In the drier Antarctic, however, the trenches fill with sand.

"If we find ice wedges in these cracks [on Mars], that would be a big discovery for our science team, because that would mean that there's liquid water," Smith said.

"We have not yet seen what we're going to be digging into, but it's probably going to be very similar. This is a scientist's dream right here on this landing site."

Readying for Experiments

Once the check-up phase is complete, the craft's robotic arm, capped with a digging scoop, can unfold and begin scraping up soil and ice.

"This arm has a lot of capability to dig through hard soil but not solid ice," Smith said.

To take up ice, "we have a rasp in the back [of the arm's scoop]. It's actually the same kind of tool used by ice carvers."

The main deck of Phoenix, which resembles a cluttered kitchen table, sports a range of equipment to analyze samples taken from different depths.

One of the key instruments on board is the Thermal and Evolved-Gas Analyzer, which will use eight tiny ovens that can reach 1,800 degrees Fahrenheit (982 degrees Celsius) to vaporize samples.

An electronic "nose" in the machine called a mass spectrometer can then identify what the released gases contain, including any organic compounds.

If organics turn up, burning scrapings from a ceramic blank brought from Earth will tell scientists whether the materials are truly Martian or if they are unavoidable contaminants.

"We have a limited number of ovens, so we want to make sure we know what we're doing," JPL's Blaney said.

That's because each oven was designed for one-time use.

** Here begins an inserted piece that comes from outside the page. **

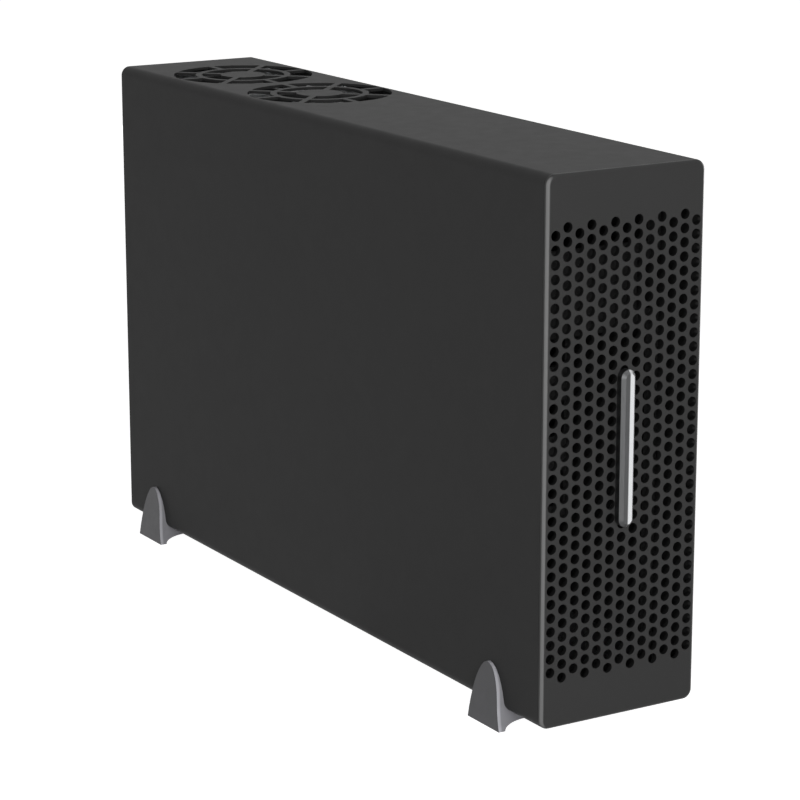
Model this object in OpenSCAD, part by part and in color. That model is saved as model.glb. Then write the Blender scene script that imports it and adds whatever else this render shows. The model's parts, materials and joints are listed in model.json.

"Once it's filled, it moves to another part of the instrument to be sealed," UA's Smith told National Geographic News.

"And when you bake something to over a thousand degrees, it tends to get real hard—you'd need a chisel to get that stuff out."

Phoenix will also use a device that includes a miniature wet chemistry lab and two microscopes to determine how the soil reacts with liquid water.

Samples will be mixed with water brought from Earth in four one-use-only beakers.

Sensors inside the beakers record the soil's acidity, what elements are present, and whether these materials form soluble salts—a sign that the soil might have been hospitable to life when the planet was wetter.

(Get full coverage of the search for water—and life— on Mars.)

Active Water Cycle

In addition to its search for habitable conditions, Phoenix's meteorological station is now the first high-altitude weather monitor on the red planet.

"This is an area where we have all that dynamic weather going on," JPL's Blaney said of the north pole.

Data from the station could help answer questions about Mars's water cycle, which previous studies had suggested is still very active.

(Related: "Mars's Ice Patchy, Water Cycle Quite Active, Study Reveals" [May 2, 2007].)

"We'll be able to watch how the water moves in and out of the soil," Blaney said.

In addition, "it gets so cold [in winter] that [carbon dioxide] in the atmosphere is turned into dry ice on the surface."

Studying these and other exchanges can help researchers better understand how climate processes work on Mars, which could ultimately improve our understanding of Earth's more complex climate systems.

Phoenix could help test theories that Mars has cyclical ice ages similar to those recorded on Earth.

The meteorological equipment will also study how the atmosphere varies across the seasons.

A laser beam sent vertically into the atmosphere sends light reflecting off particles of dust, and a telescope on the craft can record the size, location, and abundance of Martian particulates.

In addition, a thin mast on the lander will take temperature readings from three different heights.